Toussaint was one of New York’s most respected citizens, and contemporaries recalled his “innate sense of personal dignity,” “his exquisite charity and consideration for others,” and “his tender compassion for all.” One woman stated:
I saw how uncommon, how noble, was his character. It is the whole which strikes me when thinking of him; his perfect Christian benevolence, displaying itself not alone in words, but in daily deeds; his entire faith, love, and charity; his remarkable tact, and refinement of feeling; his just appreciation of those around him; his perfect good taste in dress and furniture—he did not like anything gaudy and understood the relative fitness of things.
Nevertheless, Toussaint was no stranger to racism. Even in old age, he walked to clients’ homes, since he was banned from riding the horse-cars. Neither were churches immune from prejudice. On one occasion, an usher refused him a seat at Old St. Patrick’s Cathedral on Mulberry Street (the present cathedral was completed in 1879). White Catholics, unintentionally patronizing, meant to praise him by calling him a “Catholic Uncle Tom.”
At a time when the slavery question was on the rise, biographer Arthur Jones notes that Pierre “never was willing to talk on the subject.” At this time, many Catholics avoided the antislavery movement because many abolitionists were anti-Catholic. On the rare occasion he discussed the subject, he said: “They have never seen blood flow as I have.”

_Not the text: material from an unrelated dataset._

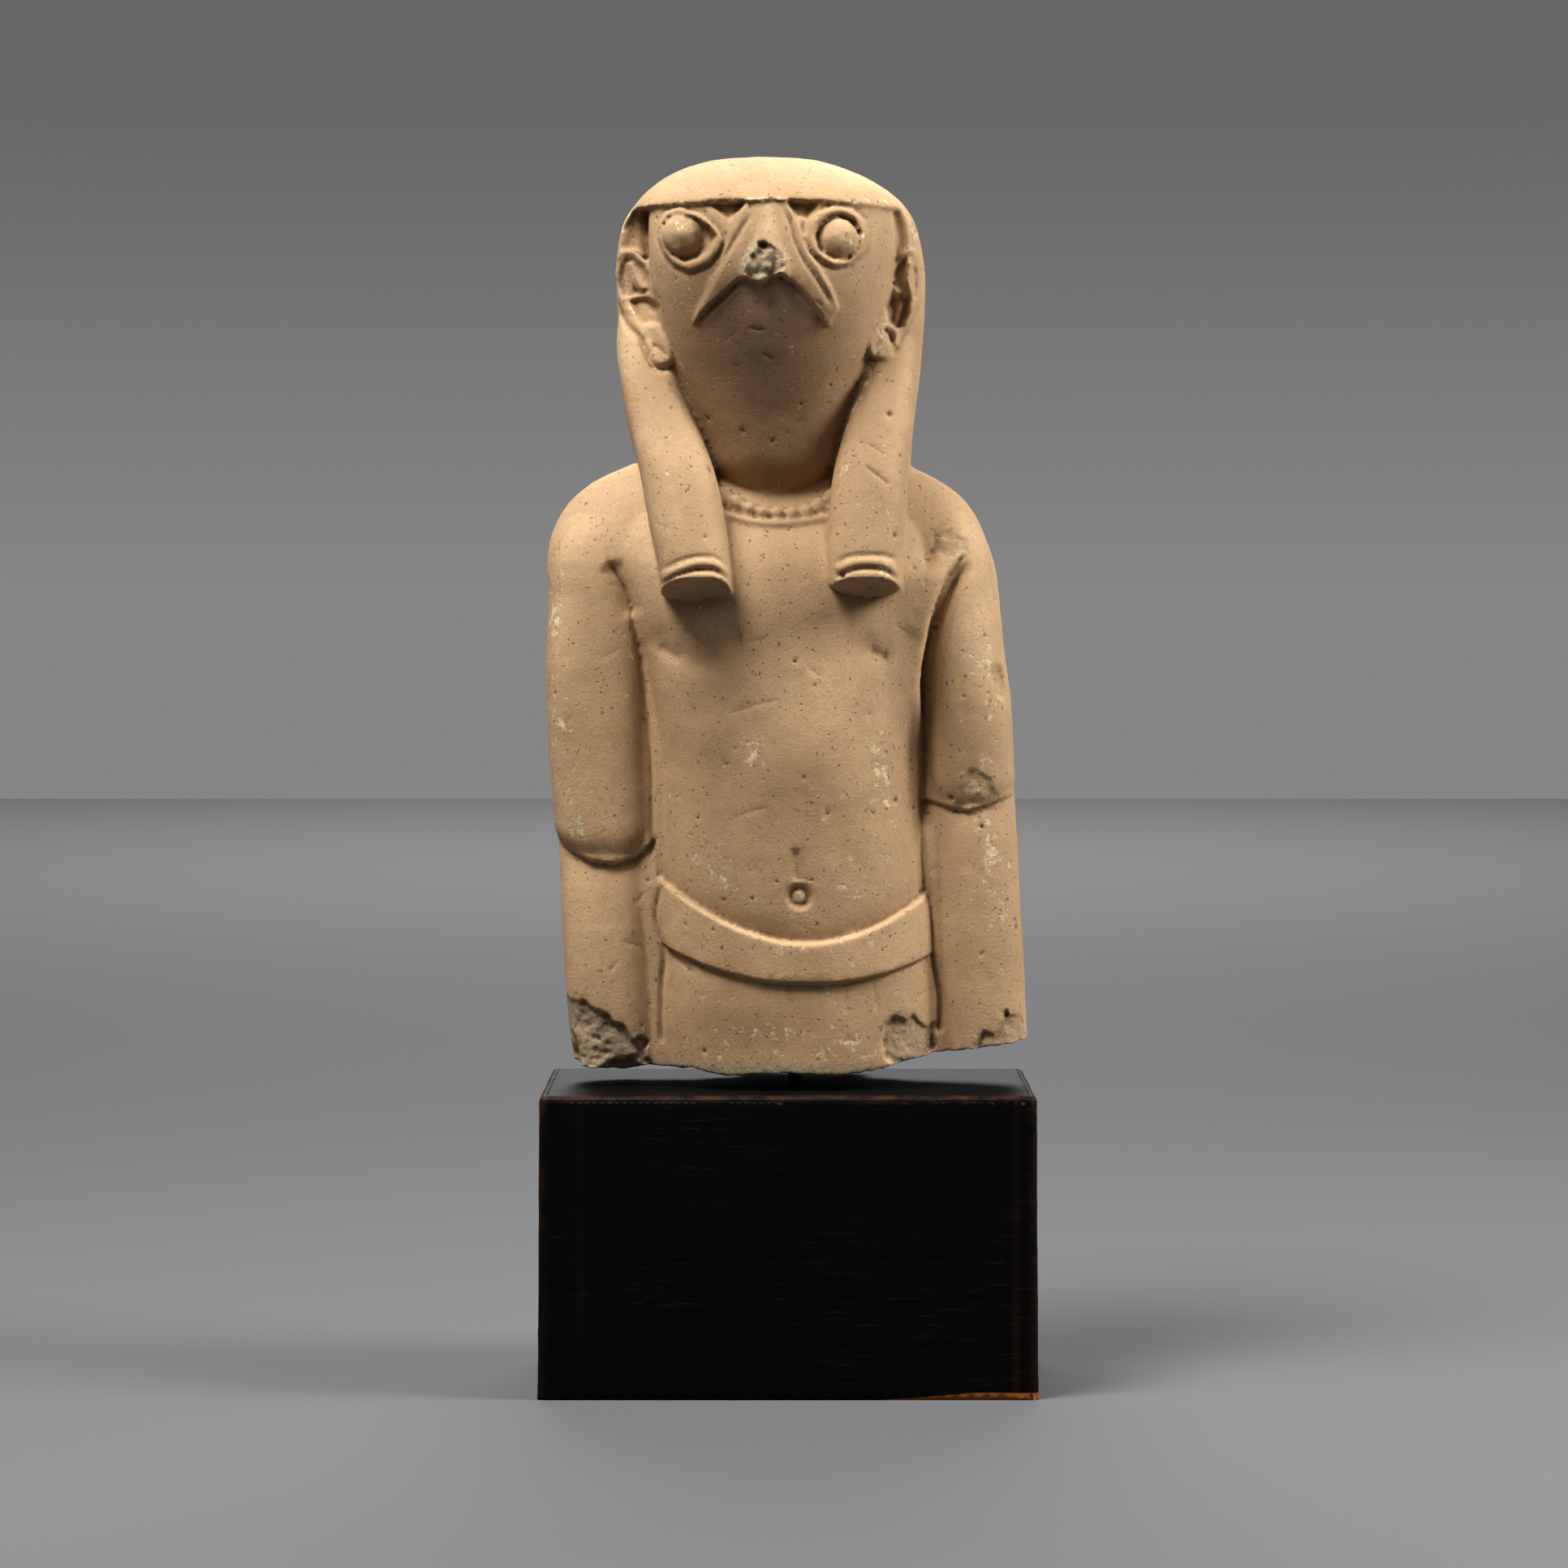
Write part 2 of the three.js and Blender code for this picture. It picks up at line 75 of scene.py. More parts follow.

On June 30, 1853, Pierre died at age 87. At his funeral Mass at St. Peter’s, many of the attendees, a biographer writes, had “eyes glistening with emotion.” In his sermon, Father William Quinn noted:
Though no relative is left to mourn for him, yet many present feel that they have lost one who always had wise counsel for the rich and words of encouragement for the poor. And all are grateful for having known him . . . There were very few left among the clergy superior to him in devotion and zeal for the Church and for the glory of God; among laymen, none.
In 1991, Cardinal John J. O’Connor introduced Pierre’s canonization cause, and he was reinterred at the new St. Patrick’s Cathedral (the only layperson so honored). During his visit to St. Patrick’s, Pope John Paul II declared Pierre Venerable. Cardinal O’Connor himself considered it “a great privilege” to be buried alongside Pierre. From slave to entrepreneur, a benefactor and friend of the poor, O’Connor added: “If ever a man was truly free, it was Pierre Toussaint.”